Presumably the time and the IP address are logged by the New York Times, but how do they know I’m female and twenty-five to thirty-five years old?

They’re guessing that based on your cookies, which are just strings of text that contain information about your online activity. But the New York Times may not be able to interpret your cookies. So they’ll pass the cookies on to the auctioneer, who passes them on to the bidders, and the bidders will interpret them.

Now maybe the bidders can understand your cookies better than the New York Times. Maybe they can make a pretty good guess that you’ve been looking for a ski holiday or that you've been looking for a divorce lawyer. And from that they'll compute how much they think your eyeballs are worth to them. They'll send their bid back to the auctioneer, who determines the winner and then sends the winning impression back to the New York Times.
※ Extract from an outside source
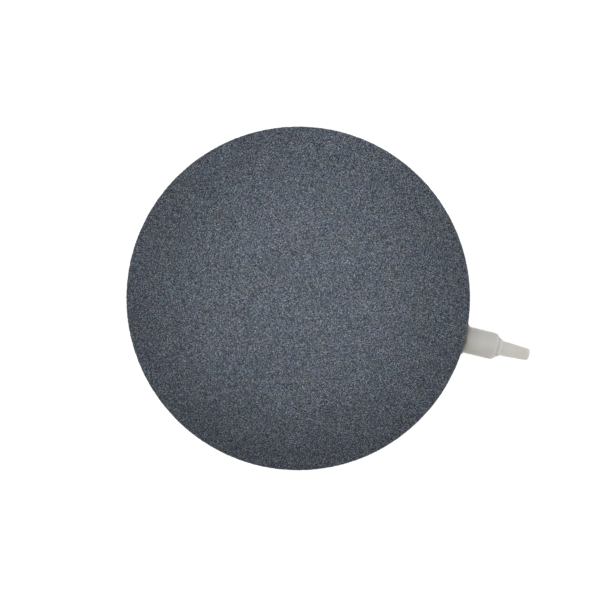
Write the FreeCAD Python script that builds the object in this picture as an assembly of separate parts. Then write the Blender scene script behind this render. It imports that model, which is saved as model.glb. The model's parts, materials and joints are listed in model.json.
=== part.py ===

That's how you get an ad for a ski holiday or a divorce lawyer one tenth of a second later.

And so every time I go to the New York Times it is taking all this information and sending it to third parties who send it along to fourth parties?

Yes. Whenever you're accessing one of the many websites that sells advertising in this way, all of your cookies are being made public in this fashion. I think people don't realize that this is part of their everyday internet experience.

Is there any government oversight of this process? Who's even supposed to be regulating that?

No, there's essentially no oversight. It's the Wild West out there.